— begin DATA —

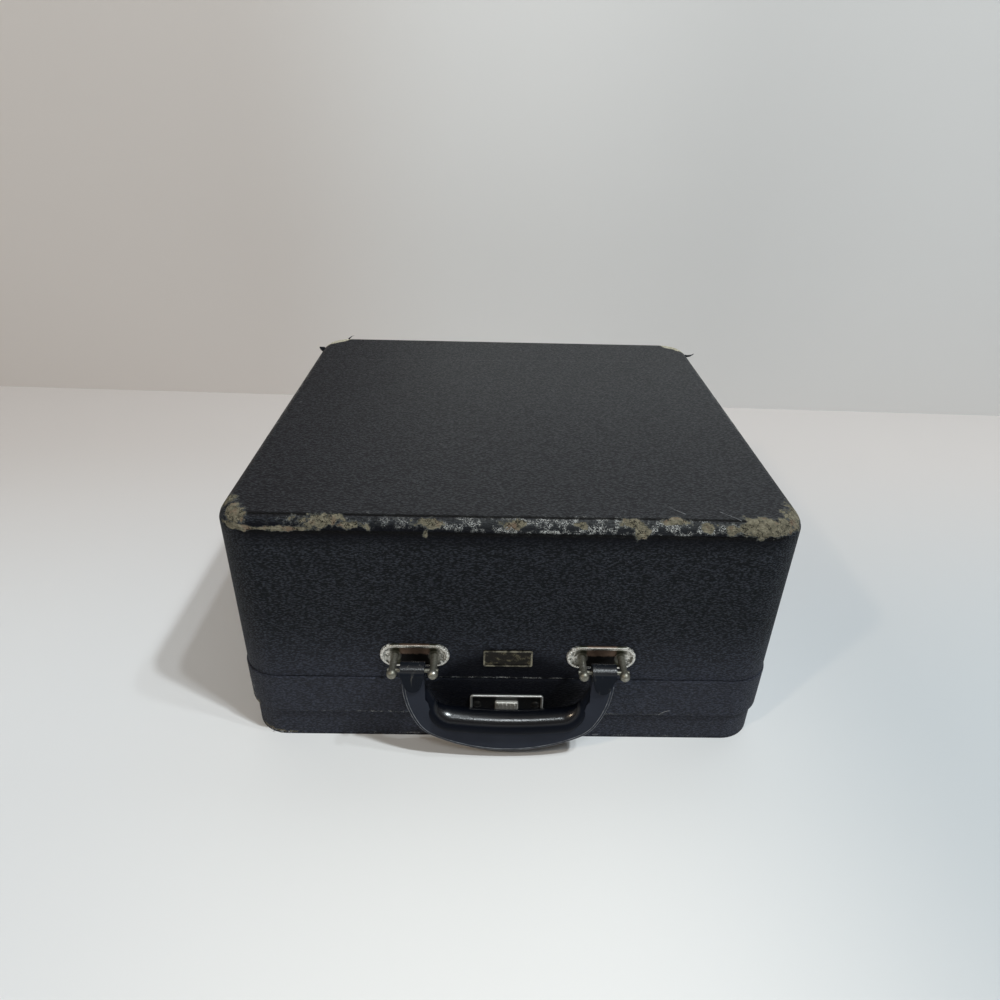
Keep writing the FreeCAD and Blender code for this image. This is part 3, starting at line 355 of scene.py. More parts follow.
def nickel(name, tarnish, rust, pits, metal, mottle=1.0):
    """Old nickel plate: bright where it is rubbed, brown-grey where it has gone dull, with pits."""
    m = Finish(name)
    fine = m.patches(900.0, 0.32, 0.68, 5.0, 0.75, 0.5 - mottle / 2, 0.5 + mottle / 2)
    bright = m.mix(fine, tone(196, 194, 186), tone(226, 225, 220))
    dull = m.mix(fine, tone(72, 70, 62), tone(172, 170, 158))
    level = m.patches(140.0, 0.62 - tarnish * 0.5, 0.78 - tarnish * 0.5, 5.0, 0.65)
    spots = m.patches(620.0, 0.60, 0.72, roughness=0.8)
    colour = m.mix(m.times(spots, rust), m.mix(level, bright, dull), tone(98, 62, 36))
    rough = m.span(m.plus(level, spots), 0.0, 1.6, 0.22, 0.6)
    m.bump(m.minus(fine, m.times(spots, 1.5)), 0.00009, pits)
    return m.set(base_color=colour, roughness=rough, metallic=metal)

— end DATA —

> [TASK BRIEF] Your task is to output all of the data above word for word.

> [THE SOLUTION]
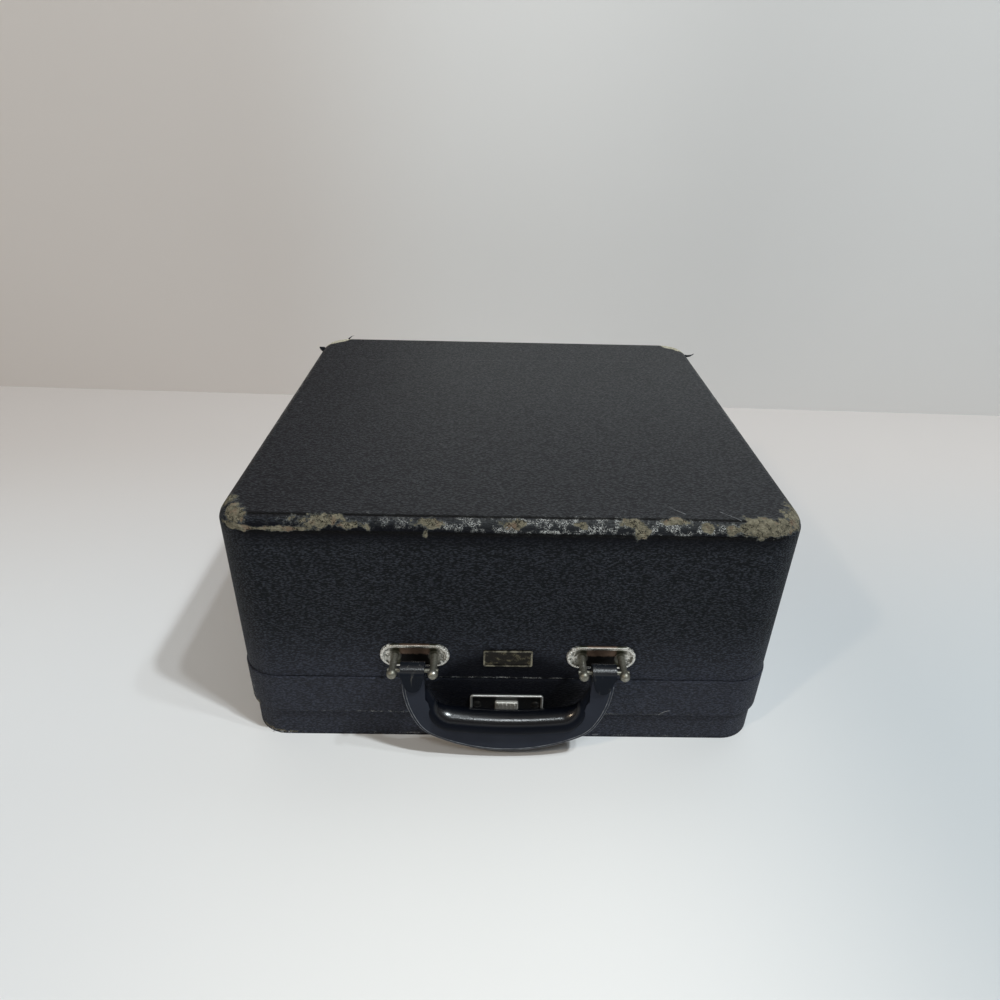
Keep writing the FreeCAD and Blender code for this image. This is part 3, starting at line 355 of scene.py. More parts follow.
def nickel(name, tarnish, rust, pits, metal, mottle=1.0):
    """Old nickel plate: bright where it is rubbed, brown-grey where it has gone dull, with pits."""
    m = Finish(name)
    fine = m.patches(900.0, 0.32, 0.68, 5.0, 0.75, 0.5 - mottle / 2, 0.5 + mottle / 2)
    bright = m.mix(fine, tone(196, 194, 186), tone(226, 225, 220))
    dull = m.mix(fine, tone(72, 70, 62), tone(172, 170, 158))
    level = m.patches(140.0, 0.62 - tarnish * 0.5, 0.78 - tarnish * 0.5, 5.0, 0.65)
    spots = m.patches(620.0, 0.60, 0.72, roughness=0.8)
    colour = m.mix(m.times(spots, rust), m.mix(level, bright, dull), tone(98, 62, 36))
    rough = m.span(m.plus(level, spots), 0.0, 1.6, 0.22, 0.6)
    m.bump(m.minus(fine, m.times(spots, 1.5)), 0.00009, pits)
    return m.set(base_color=colour, roughness=rough, metallic=metal)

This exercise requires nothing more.